Ein bisschen Heimat hat sie jedoch in den Vereinigten Staaten, denn neben ihr stehen zwei Nationalmannschaftskolleginnen im Kader der University of Alabama. "Wir drei Deutschen machen natürlich viel zusammen, unter anderem kochen wir ganz gerne mal gemeinsam, denn das deutsche Essen fehlt uns allen." Es gibt zwar eine deutsche Bäckerei in ihrer Nähe, doch "die haben leider kein gutes deutsches Brot." Auch ein "gemütliches Abendessen" sei aufgrund der Unterschiede in der Essenskultur nicht in der Art und Weise möglich, wie Katharina Lang es aus Deutschland kennt. Insgesamt fühle sie sich aber sehr wohl in der neuen Heimat, erklärt sie fröhlich. "Im Großen und Ganzen ist der Sport sehr ähnlich, bis auf ein paar Unterschiede, was die Regeln betrifft. Beispielsweise hat man für einen Angriff 30 Sekunden Zeit, in Deutschland waren es immer 24, das war natürlich eine Umstellung für mich." Außerdem dürfe man bei einem Einwurf innerhalb der Verteidigungszone stehen, was in Deutschland verboten ist.

"Der Unisport ist hier sehr verbreitet, darum spiele ich hier auch in der Collegemannschaft und in der Collegeliga", erklärt Lang, während im Hintergrund ihre Teamkolleginnen zu hören sind. Die 25-Jährige glaubt, dass das schlichtweg an der Anzahl der Athleten liegt. Das Unisport-System hat ihrer Meinung nach viele Vorteile: Es gibt eine ganze Halle nur für Behindertensport und ein eigenes Gebäude für Rollstuhlbasketball. Selbst der Stundenplan im College sei mit den Trainingszeiten abgestimmt, wobei das tägliche Training in aller Früh von 5.30 bis 7.30 Uhr stattfinde. Dafür gebe es einen angestellten Fitnesstrainer und neben dem Team- und Individualtraining dreimal die Woche extra Krafttraining. "Alles ist hier sehr professionell, generell werden Rollstuhlfahrer anders akzeptiert als in Deutschland und die Leute sind ihnen gegenüber offener", sagt Katharina Lang.

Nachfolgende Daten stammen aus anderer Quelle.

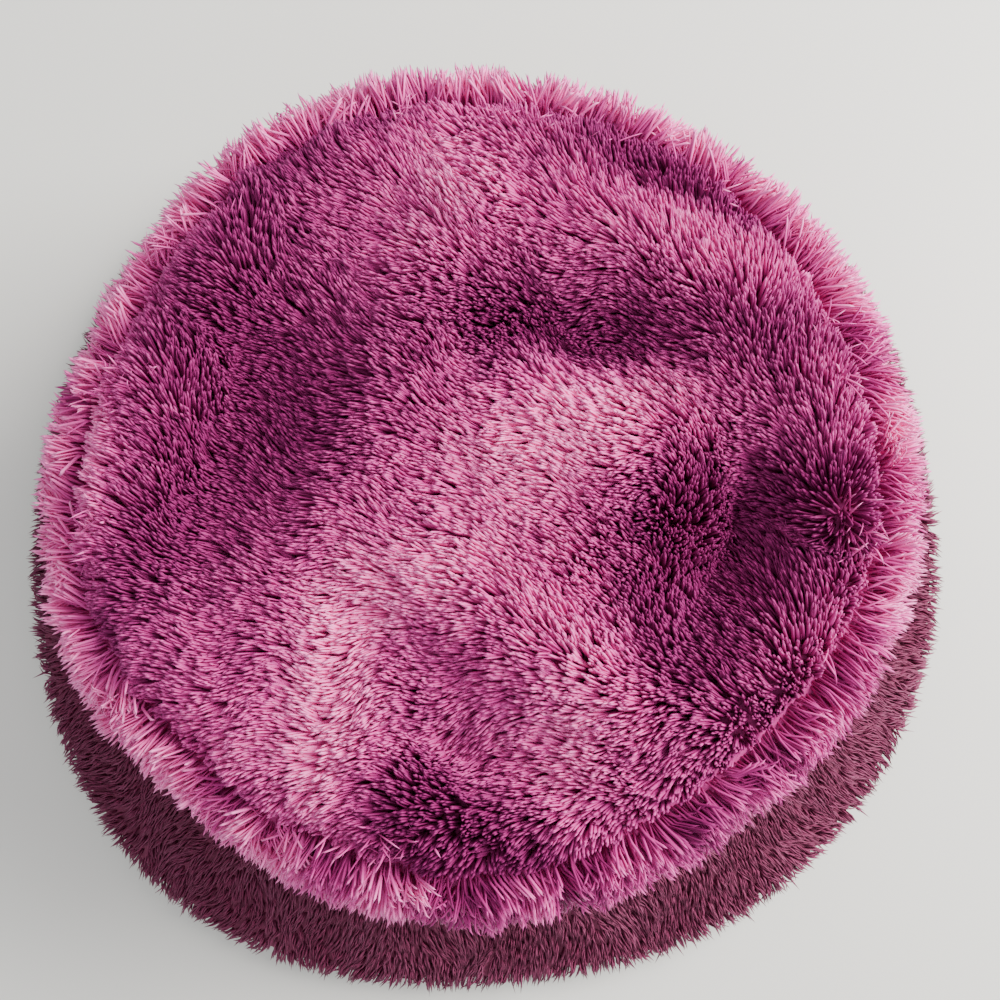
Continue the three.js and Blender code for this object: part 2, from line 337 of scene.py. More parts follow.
# ---------------- materials
def node(tree, kind, settings=None, links=None, stops=()):
    """Adds a node, sets its properties or input values, links its inputs and places a ramp's stops."""
    made = tree.nodes.new(kind)
    for name, value in (settings or {}).items():
        if isinstance(name, str) and hasattr(made, name):
            setattr(made, name, value)
        else:
            made.inputs[name].default_value = value
    for name, source in (links or {}).items():
        tree.links.new(source, made.inputs[name])
    while stops and len(made.color_ramp.elements) < len(stops):
        made.color_ramp.elements.new(0.5)
    for element, (place, colour) in zip(made.color_ramp.elements if stops else (), stops):
        element.position = place
        element.color = srgb(colour)
    return made


def material(name, roughness):
    """A new material, its node tree and its shader."""
    found = bpy.data.materials.new(name)
    found.use_nodes = True
    shader = found.node_tree.nodes["Principled BSDF"]
    shader.inputs["Roughness"].default_value = roughness
    return found, found.node_tree, shader


def blend(tree, share, start, end, first, second):
    """first turning into second while a share goes from start to end."""
    reach = node(tree, "ShaderNodeMapRange", {"From Min": start, "From Max": end}, {"Value": share})
    mixed = node(tree, "ShaderNodeMix", {"data_type": "RGBA"}, {"Factor": reach.outputs["Result"]})
    tree.links.new(first, mixed.inputs[6])
    tree.links.new(second, mixed.inputs[7])
    return mixed.outputs[2]


def speckle(tree, scale, detail, *pairs):
    """Colours that waver between the two of each pair, in a noise of the piece's own Object coordinates."""
    place = node(tree, "ShaderNodeTexCoord").outputs["Object"]
    noise = node(tree, "ShaderNodeTexNoise", {"Scale": scale, "Detail": detail}, {"Vector": place})
    source = {"Fac": noise.outputs["Fac"]}
    stops = [((0.3, low), (0.7, high)) for low, high in pairs]
    return [node(tree, "ShaderNodeValToRGB", None, source, pair).outputs["Color"] for pair in stops]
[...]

Die Kirchseeonerin räumt aber auch selbst ein, dass sie früher anders mit Rollstuhlfahrern umgegangen ist. "Es ist normal, dass man sie vielleicht ein bisschen anders angeschaut hat. Hier bin ich viel offener geworden." So hätte sie vor ihrem USA-Aufenthalt nicht gedacht, dass Rollstuhlfahrer auch feiern können, erklärt sie und betont, dass sie sehr zufrieden mit ihrem Team sei. "Trotzdem bin ich immer wieder froh, nach dem Training aus dem Stuhl aufzustehen, was viele Mitspielerinnen nicht können."

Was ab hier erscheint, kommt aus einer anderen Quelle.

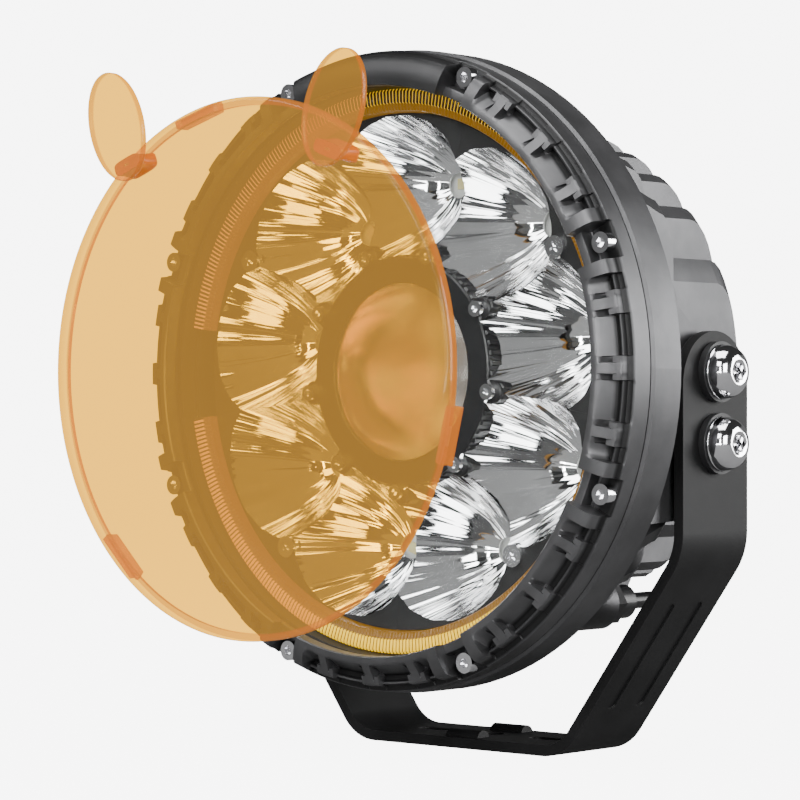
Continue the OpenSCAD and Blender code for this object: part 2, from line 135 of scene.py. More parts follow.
def revolve(profile, columns):
    # a profile of (radius, depth) carried once round the lamp's axis
    profile = np.array(profile, float)
    clocks = np.arange(columns) * 360 / columns
    return lampPoints(profile[None, :, 0], clocks[:, None], profile[None, :, 1])


class Value:
    # one socket of a material, which can be used in sums like a number
    def __init__(self, look, socket):
        self.look, self.socket = look, socket

    def calc(self, operation, *others, flip=False):
        order = [*others, self] if flip else [self, *others]
        return self.look.node("ShaderNodeMath", {"operation": operation}, dict(enumerate(order)))

    def __add__(self, other):
        return self.calc("ADD", other)

    def __sub__(self, other):
        return self.calc("SUBTRACT", other)

    def __rsub__(self, other):
        return self.calc("SUBTRACT", other, flip=True)

    def __mul__(self, other):
        return self.calc("MULTIPLY", other)

    __radd__, __rmul__ = __add__, __mul__

    def ramp(self, low, high):
        # 0 below low, 1 above high, smooth between
        return self.look.node("ShaderNodeMapRange", {"interpolation_type": "SMOOTHSTEP"},
                              {"Value": self, "From Min": low, "From Max": high}, "Result")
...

Obwohl sie viel Zeit mit dem Training verbringt, hat die Basketballerin keine Probleme, Sport und Studium unter einen Hut zu bekommen. "Das Studium hier ist nicht vergleichbar mit dem in Deutschland. In den USA werden Fächer wie Musik oder Geografie erst im College unterrichtet und nicht in der Schule", erklärt sie. Das kommt ihr natürlich zugute, weil sie in diesem Jahr in ihrem Sport noch einiges vorhat: Im März möchte sie mit ihrem Team "National Champion" werden, vom 16. bis 26. August steht dann die Weltmeisterschaft in Hamburg an. Bei der WM im eigenen Land wolle sie auf jeden Fall spielen, sagt sie - und das beste mit der Nationalmannschaft rausholen.